En théorie, cette idée pourrait s'appliquer à tout le monde. Mais en pratique, elle s'appliquerait peu puisque qu'elle nécessite une forte appétence aux savoirs, une envie d'apprendre, une curiosité dont trop peu d'élèves font preuve aujourd'hui, mais qui doit être la caractéristique principale des enfants que Mark Zukerberg a eu l'occasion de côtoyer. On pourra toujours arguer que les élèves ont peu d'appétence parce que les méthodes actuelles d'enseignement ne leur conviennent pas, mais ce serait beaucoup trop simple. Nombre d'enfants, peu cadrés, gavés de biens de consommation et pétris toute la journée d'écrans de jeux et de télévision, ont développé des attitudes extrêmement passives face aux tâches et aux apprentissages. Et même parfois un refus d'apprendre. La tâche est rude pour les pédagogues, même avec l'aide machines ludiques et captivantes. On risque de ne faire qu'ajouter un écran de plus dans la vie d'un enfant qui en comporte déjà beaucoup.

Mais dans la prime enfance, les processus d'apprentissage sont très liés aux phénomènes d'identification dans lesquels l'enfant prend l'adulte pour modèle et apprend pour s'élever à son niveau et éprouver les règles, les interdits et les autorisés, selon un mécanisme de « frottement » entre les caractères et les personnalités. Là où l'ordinateur, les logiciels, ne disposeront que d'un éventail de réponses programmées. Il est fort compréhensible que l'éditeur de logiciels puisse être tenté de « programmer » ainsi les consciences, à son image, puisqu'il sera bien lui-même à l'origine, du moins en phase, avec ce qu'il diffusera sur le marché. Et aussi, de trouver un argumentaire susceptible de faire marcher son business. L'écueil de la dictature intellectuelle n'est pas loin, même s'il existe aussi avec les méthodes ordinaires. La déshumanisation guette et l'excès se traduirait sans doute par une ressemblance malvenue, à terme, entre l'élève et la machine. A n'en point douter, un processus de standardisation des pensées et des compétences, pour quoi faire ? On en a bien une petite idée...

Qu'est-ce qui pourrait être fait pour faire évoluer les conditions d'enseignements pour le rendre plus accessible aux élèves, y compris ceux qui sont en difficulté ? 

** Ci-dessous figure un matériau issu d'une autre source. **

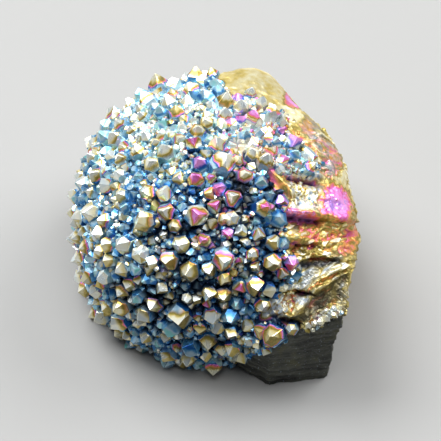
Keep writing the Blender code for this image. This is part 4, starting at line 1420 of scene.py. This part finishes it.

C'est le grand débat actuel, à savoir si les conditions d'enseignement doivent s'adapter à la vie et aux personnalités nouvelles des enfants d'aujourd'hui, ou s'il faut au contraire demander un effort d'adaptation des élèves aux méthodes qui ont réussi par le passé. La solution est sans doute entre les deux et nombre d'expérimentations ont montré leur validité mais aussi leurs limites. Encore une fois, face à un élève apathique, blasé, tout puissant, ne supportant pas les règles ou les contraintes, fort peu de méthodes sont efficaces et la capacité d'accession au savoir résulte d'un travail commun des parents, de la société et des établissements d'enseignement. Les premiers pour proposer à l'institution un élève « enseignable », à charge pour l'institution de proposer un enseignement de qualité, avec des enseignants formés et pas seulement diplômés, des méthodes adaptées aux milieux et aux profils, dans des établissements disposant de plus de latitude pour trouver des solutions pédagogiques convenant au public rencontré, même si le risque est l'officialisation d'une école à plusieurs vitesses, mais c'est déjà le cas. Egalement, savoir sur quoi on se recentre, si l'école continue, comme elle le fait actuellement, à distiller de la pensée politique à haute dose, ou si elle se consacre aux apprentissages fondamentaux. Une fois ces questions tranchées, de nombreuses solutions existent, depuis le dédoublement de classe, en passant par l'expérimentation, les logiciels de Mark Zuckerberg, qui sont bien l'une des solutions mais pas la seule, les groupes de travail, les réalisations de projets communs, etc.